Bargatze is still early on in his recovery, but his mother is hopeful.
"It's scary," Nuclo says. "I try not to think too far in the future."
Before his ordeal, his mother says, Bargatze was healthy with no underlying medical issues.
He did vape, she says, which the family now believes may have damaged his lungs and made it harder for him to fight off the coronavirus.
Nuclo, an anesthetist at an Atlanta hospital, says her son was the only one in the family who passed on getting vaccinated, saying he would wait and see what happened with the virus.
"But, the night before he was intubated, he wanted it," Nuclo says. "So, it was a little bit too late then."
Within days of attending the show, Bargatze, struggling to breathe, was placed on a ventilator in a south Florida ICU.
Nuclo, who flew down from Atlanta to be with her son, says he seemed to be getting sicker by the day.
Doctors at the hospital wanted to place Bargatze on a type of life support machine known as ECMO circuit.
When they could not one in Florida, Nuclo started working the phones.
That is when Piedmont Healthcare's Director of ECMO, Dr. Peter Barrett, agreed to fly down to West Palm Beach from Atlanta to place Bargatze on the circuit.

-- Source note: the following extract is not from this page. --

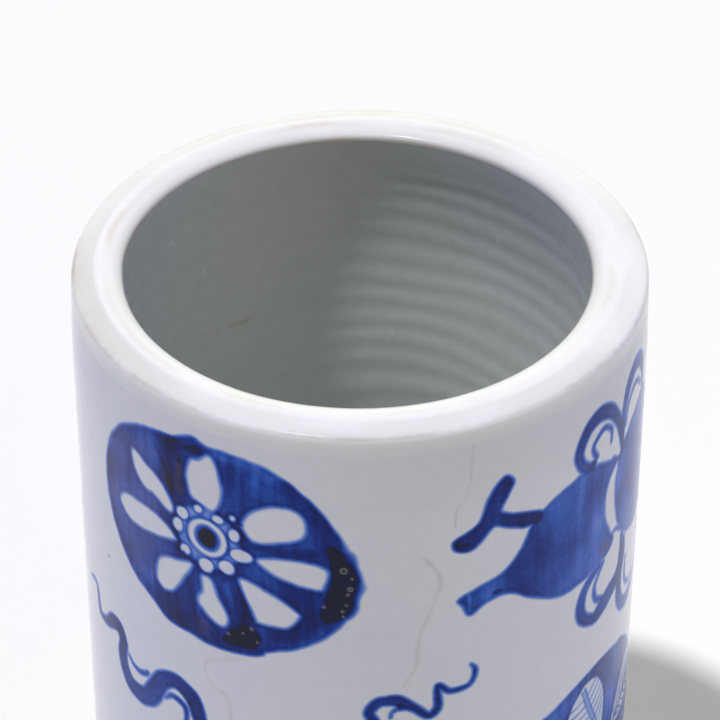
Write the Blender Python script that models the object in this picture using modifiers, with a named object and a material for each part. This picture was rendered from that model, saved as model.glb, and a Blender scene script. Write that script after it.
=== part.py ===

By that point, Barrett says, Bargatze was very ill.
"The medical personnel at the hospital were having difficulty because his lungs were already failing," he says. "They were having trouble ventilating him and oxygenating him. So, he was in rough shape."
Since the beginning of the pandemic, Dr. Barrett and his team have been traveling across Georgia, placing critically ill COVID-19 patients on ECMO circuits and bringing them back to his Atlanta hospital, where they can receive highly specialized care.
This was the first time Barrett had flown out of state for a patient.
ECMO, Dr. Barrett says, clears carbon dioxide waste from the blood and supplies oxygen to the bloodstream, but it cannot cure the underlying virus.
The hope, he says, is to give the lungs a break while the body tries to fight off the infection.
Once Barrett and his team placed Bargatze on ECMO, he was airlifted to Piedmont Hospital in Atlanta.
By then, Barrett says, the virus had severely damaged his lungs.
"We had him for, my recollection is, 48 days," Dr. Barrett says. "It became clear that his lungs weren't going to recover."
That is when Dr. Barrett broke the news to Bargatze's mother his only hope of recovery would be a high-risk lung transplant.
"I was, like, 'No, no," Nuclo remembers. "Because I know it's probably the hardest transplant to go through, and the longevity is not good. But, then there are some people that have lived many years.
Bargatze agreed to push forward with the surgery, hoping he would one day be able to return to his job and life in Florida.
"He wants to live," his mom says.
Dr. Barrett says finding a medical center willing to do the transplant, and then getting Bargatze there, required an ultimate team effort.
"We reached out to many lung transplant programs, and multiple programs did decline him," he says. "But, we persisted and got him up to the University of Maryland."
That's where Bargatze underwent a double lung transplant June 28, 2021.
Just over a week later, still on a ventilator and unable to speak, he wants to talk.
"He's saying he wants more people to get the vaccine because he doesn't want them to go through what he's gone through," Nuclo says, reading her son's lips.
Blake Bargatze is facing a long road back.
He has not walked in more than 3 months and cannot really move his feet or raise his arms.
"He's going to be in a lot of therapy for a while, but he's doing very well," his mother says. "But, it's hard, it's horrible."
Nuclo says she hopes her son's ordeal will serve as a wake-up call for young people.
"We wanted his story to be out there because we wanted people to be aware," she says. "Blake isn't the only 24-year-old this has happened to, or younger people. Like I said, COVID is real. It's not gone. People need to be aware and be careful. And, not to say that you can't get COVID after a vaccination, but I sure don't think you'll be in the same situation Blake is in right now. "
Bargatze and Nuclo says they are grateful to the family of his lung donor.
"It's such a selfless act that somebody has done, and it has allowed us to still have our child," Nuclo says.